• [Exercise aim]: Tally the lines below that contain the word "object", and give only that number.

** START OF Given records **

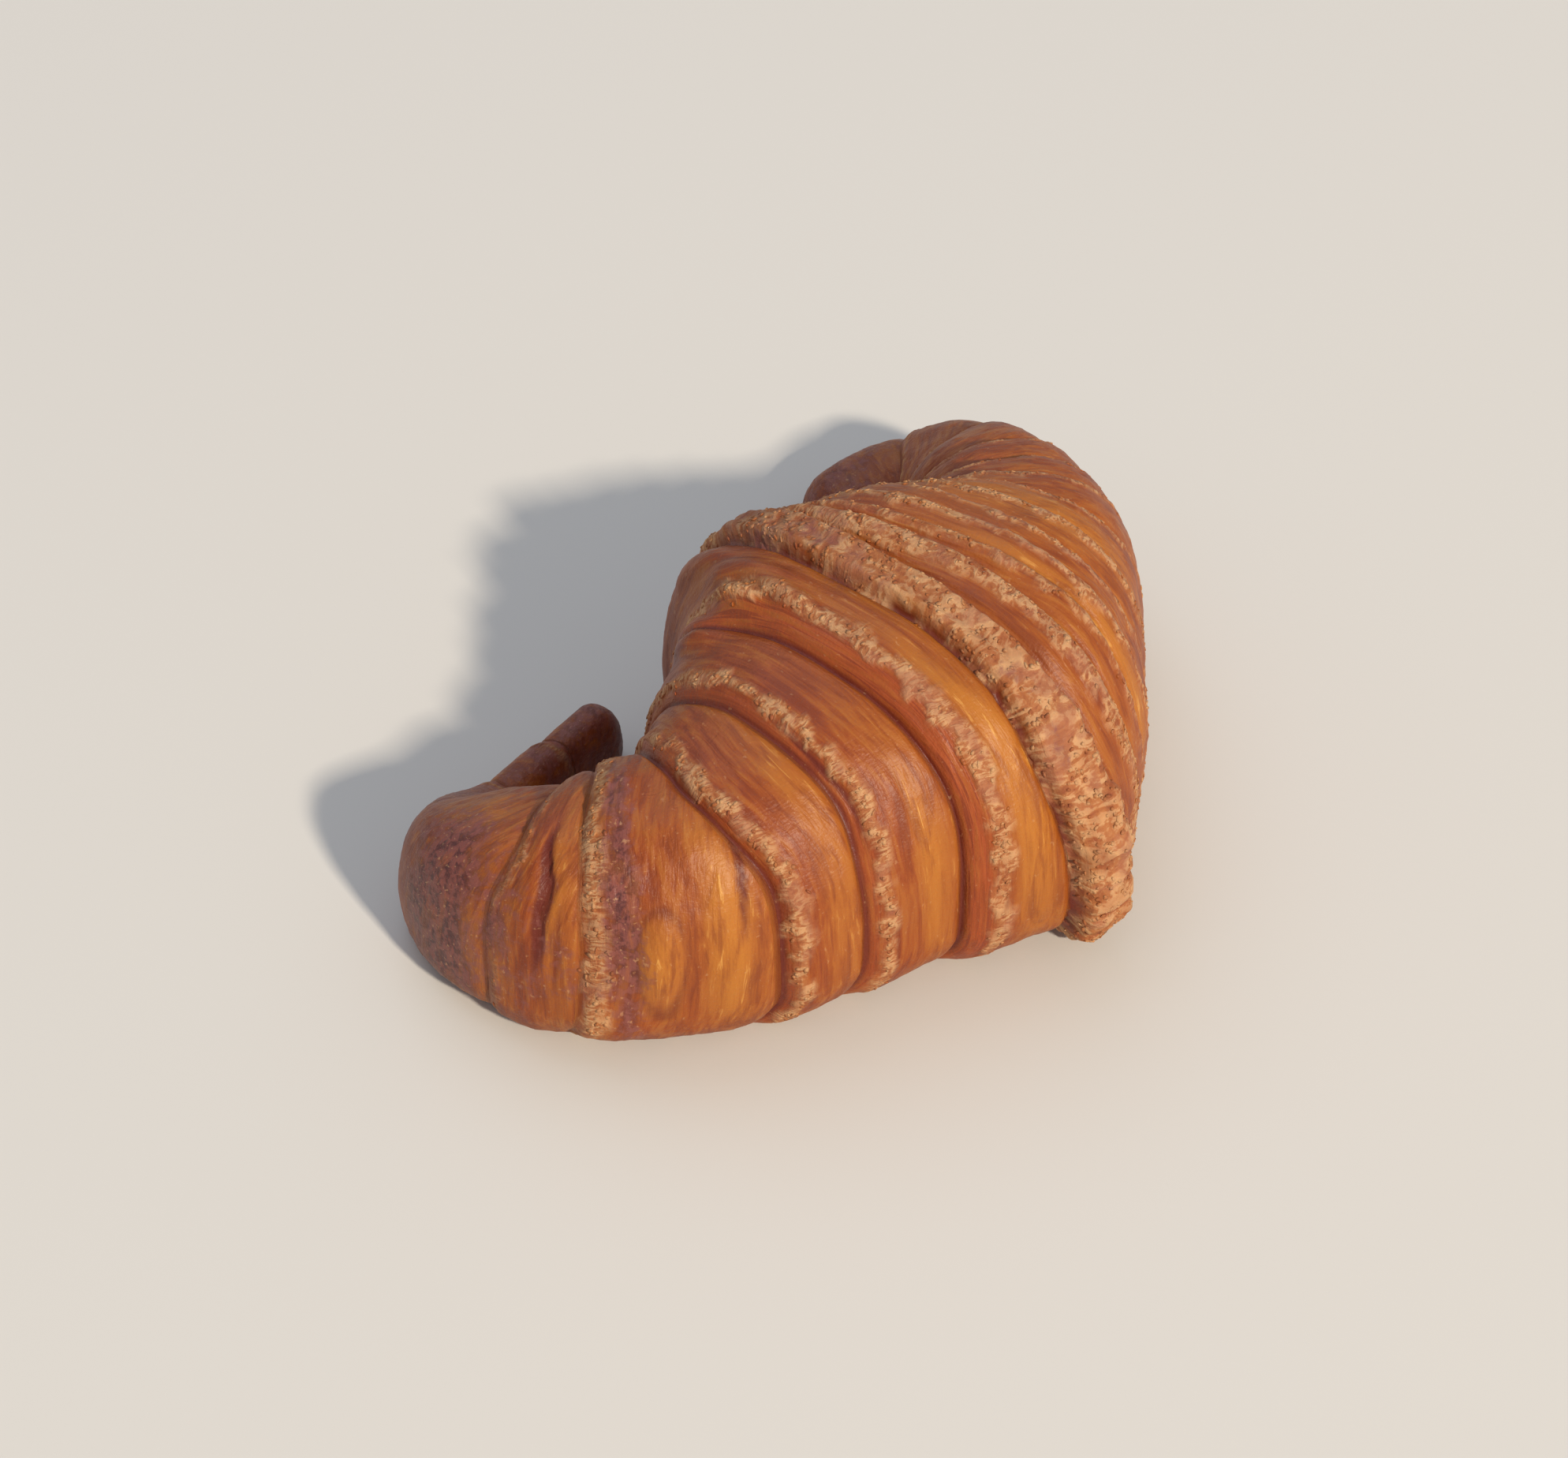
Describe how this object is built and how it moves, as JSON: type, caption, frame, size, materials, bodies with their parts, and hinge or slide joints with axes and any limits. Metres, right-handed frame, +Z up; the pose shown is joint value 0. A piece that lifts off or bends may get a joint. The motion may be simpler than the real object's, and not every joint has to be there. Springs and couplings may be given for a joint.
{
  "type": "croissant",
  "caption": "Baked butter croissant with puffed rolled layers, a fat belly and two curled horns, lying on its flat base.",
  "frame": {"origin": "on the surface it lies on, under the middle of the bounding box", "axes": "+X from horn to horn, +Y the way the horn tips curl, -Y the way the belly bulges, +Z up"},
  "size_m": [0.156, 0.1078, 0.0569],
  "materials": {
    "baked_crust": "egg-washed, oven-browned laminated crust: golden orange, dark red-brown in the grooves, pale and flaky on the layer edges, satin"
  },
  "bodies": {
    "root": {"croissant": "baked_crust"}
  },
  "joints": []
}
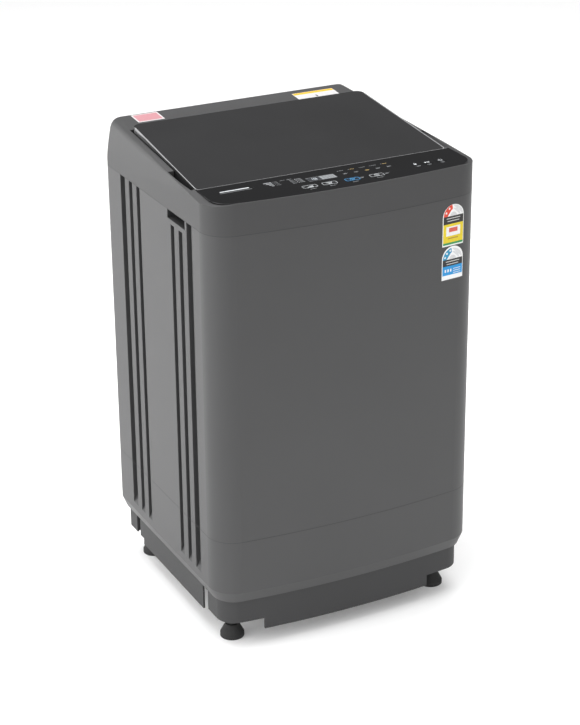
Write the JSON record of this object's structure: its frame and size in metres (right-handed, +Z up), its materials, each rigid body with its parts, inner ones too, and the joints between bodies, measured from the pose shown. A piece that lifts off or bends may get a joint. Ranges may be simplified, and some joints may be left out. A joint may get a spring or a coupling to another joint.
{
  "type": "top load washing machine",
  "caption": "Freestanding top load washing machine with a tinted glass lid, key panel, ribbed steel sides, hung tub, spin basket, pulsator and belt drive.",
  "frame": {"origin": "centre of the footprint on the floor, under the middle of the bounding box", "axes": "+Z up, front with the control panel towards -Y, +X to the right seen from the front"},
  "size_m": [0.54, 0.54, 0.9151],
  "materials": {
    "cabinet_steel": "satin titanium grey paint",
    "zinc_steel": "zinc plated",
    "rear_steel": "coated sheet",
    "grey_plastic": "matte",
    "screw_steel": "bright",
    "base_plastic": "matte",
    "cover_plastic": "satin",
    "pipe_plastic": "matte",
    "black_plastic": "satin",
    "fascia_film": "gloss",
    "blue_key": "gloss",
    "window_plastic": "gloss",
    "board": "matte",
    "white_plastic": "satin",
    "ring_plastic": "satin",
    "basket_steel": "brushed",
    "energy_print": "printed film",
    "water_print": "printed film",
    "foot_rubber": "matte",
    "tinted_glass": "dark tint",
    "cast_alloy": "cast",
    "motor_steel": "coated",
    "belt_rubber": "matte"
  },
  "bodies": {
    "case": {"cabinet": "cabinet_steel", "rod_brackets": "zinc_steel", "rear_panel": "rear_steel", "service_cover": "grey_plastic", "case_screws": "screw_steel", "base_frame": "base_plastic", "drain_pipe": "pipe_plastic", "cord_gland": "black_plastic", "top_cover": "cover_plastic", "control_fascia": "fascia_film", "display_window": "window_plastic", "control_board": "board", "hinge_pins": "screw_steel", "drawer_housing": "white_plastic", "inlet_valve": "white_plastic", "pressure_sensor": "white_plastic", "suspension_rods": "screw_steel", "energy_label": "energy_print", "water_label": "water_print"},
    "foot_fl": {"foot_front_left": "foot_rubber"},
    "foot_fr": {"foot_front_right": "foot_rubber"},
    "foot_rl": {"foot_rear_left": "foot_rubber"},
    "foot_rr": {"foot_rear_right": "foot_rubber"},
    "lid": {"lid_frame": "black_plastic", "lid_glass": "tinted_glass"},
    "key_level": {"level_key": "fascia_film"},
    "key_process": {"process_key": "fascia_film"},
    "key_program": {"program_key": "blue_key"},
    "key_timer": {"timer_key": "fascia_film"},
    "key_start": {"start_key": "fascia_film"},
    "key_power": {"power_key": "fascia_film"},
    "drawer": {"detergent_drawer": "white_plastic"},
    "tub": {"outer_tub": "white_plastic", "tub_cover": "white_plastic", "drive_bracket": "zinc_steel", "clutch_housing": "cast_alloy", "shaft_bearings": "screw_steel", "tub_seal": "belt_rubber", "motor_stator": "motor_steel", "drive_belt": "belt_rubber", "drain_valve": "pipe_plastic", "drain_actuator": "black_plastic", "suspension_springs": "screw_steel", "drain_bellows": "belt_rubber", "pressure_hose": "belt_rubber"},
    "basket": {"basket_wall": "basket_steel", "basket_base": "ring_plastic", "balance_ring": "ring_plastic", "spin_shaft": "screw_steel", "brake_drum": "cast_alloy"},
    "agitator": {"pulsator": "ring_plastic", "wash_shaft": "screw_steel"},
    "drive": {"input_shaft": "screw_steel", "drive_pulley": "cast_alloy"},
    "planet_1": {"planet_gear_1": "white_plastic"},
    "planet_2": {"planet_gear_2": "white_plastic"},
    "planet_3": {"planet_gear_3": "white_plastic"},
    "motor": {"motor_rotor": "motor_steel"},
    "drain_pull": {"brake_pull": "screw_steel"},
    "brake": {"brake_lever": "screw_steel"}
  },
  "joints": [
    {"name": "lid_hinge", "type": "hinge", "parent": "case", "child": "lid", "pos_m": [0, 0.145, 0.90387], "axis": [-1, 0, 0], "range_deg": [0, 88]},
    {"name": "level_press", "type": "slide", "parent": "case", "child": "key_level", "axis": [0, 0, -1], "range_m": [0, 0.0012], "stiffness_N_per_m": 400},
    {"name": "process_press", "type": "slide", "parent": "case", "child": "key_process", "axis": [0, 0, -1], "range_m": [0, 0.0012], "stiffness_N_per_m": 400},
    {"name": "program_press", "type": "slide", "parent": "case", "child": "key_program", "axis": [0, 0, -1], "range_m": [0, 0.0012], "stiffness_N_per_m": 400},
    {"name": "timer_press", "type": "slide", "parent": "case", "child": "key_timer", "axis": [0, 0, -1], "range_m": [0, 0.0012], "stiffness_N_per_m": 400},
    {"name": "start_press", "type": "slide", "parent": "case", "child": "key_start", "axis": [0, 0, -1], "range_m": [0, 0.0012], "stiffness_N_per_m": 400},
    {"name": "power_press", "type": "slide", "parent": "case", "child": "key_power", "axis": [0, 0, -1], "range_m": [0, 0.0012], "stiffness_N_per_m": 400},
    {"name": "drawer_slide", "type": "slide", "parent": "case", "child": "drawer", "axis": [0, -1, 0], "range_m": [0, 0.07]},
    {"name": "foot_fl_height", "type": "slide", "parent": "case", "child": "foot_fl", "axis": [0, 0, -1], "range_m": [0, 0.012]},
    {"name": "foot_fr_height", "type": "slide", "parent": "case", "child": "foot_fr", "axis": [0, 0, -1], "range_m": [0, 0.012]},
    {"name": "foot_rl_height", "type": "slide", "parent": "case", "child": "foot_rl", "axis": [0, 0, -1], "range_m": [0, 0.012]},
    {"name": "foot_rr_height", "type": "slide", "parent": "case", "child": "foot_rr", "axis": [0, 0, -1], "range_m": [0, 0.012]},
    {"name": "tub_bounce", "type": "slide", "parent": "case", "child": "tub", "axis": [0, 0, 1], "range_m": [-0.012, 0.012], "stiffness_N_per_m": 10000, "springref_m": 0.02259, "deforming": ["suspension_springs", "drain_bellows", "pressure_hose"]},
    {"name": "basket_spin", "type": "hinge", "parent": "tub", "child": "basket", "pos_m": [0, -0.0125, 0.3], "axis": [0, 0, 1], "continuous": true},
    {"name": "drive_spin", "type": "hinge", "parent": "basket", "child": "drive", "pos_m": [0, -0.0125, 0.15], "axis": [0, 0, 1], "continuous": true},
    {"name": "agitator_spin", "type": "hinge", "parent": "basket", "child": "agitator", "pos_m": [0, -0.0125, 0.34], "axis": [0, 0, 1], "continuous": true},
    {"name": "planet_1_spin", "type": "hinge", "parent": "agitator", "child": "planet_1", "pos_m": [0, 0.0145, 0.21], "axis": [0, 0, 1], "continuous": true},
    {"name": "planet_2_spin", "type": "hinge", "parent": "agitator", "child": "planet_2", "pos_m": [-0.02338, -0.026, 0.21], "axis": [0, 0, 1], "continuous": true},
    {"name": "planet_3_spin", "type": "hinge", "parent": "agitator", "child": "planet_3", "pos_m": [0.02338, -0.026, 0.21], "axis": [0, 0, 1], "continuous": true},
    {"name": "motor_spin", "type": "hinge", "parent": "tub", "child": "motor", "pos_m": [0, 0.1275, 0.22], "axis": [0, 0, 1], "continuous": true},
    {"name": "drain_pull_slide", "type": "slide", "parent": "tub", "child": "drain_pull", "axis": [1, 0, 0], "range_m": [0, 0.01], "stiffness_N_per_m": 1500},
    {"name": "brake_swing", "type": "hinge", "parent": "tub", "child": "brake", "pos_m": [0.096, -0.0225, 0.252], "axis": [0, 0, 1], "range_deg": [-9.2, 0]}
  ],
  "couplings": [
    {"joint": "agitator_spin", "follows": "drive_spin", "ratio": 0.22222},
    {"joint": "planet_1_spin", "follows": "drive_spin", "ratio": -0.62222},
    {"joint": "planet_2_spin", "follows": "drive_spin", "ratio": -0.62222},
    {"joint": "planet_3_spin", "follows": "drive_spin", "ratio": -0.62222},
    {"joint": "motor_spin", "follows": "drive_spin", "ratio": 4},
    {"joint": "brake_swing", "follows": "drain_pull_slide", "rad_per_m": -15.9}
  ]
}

** END OF Given records **

• [Exercise response]: 2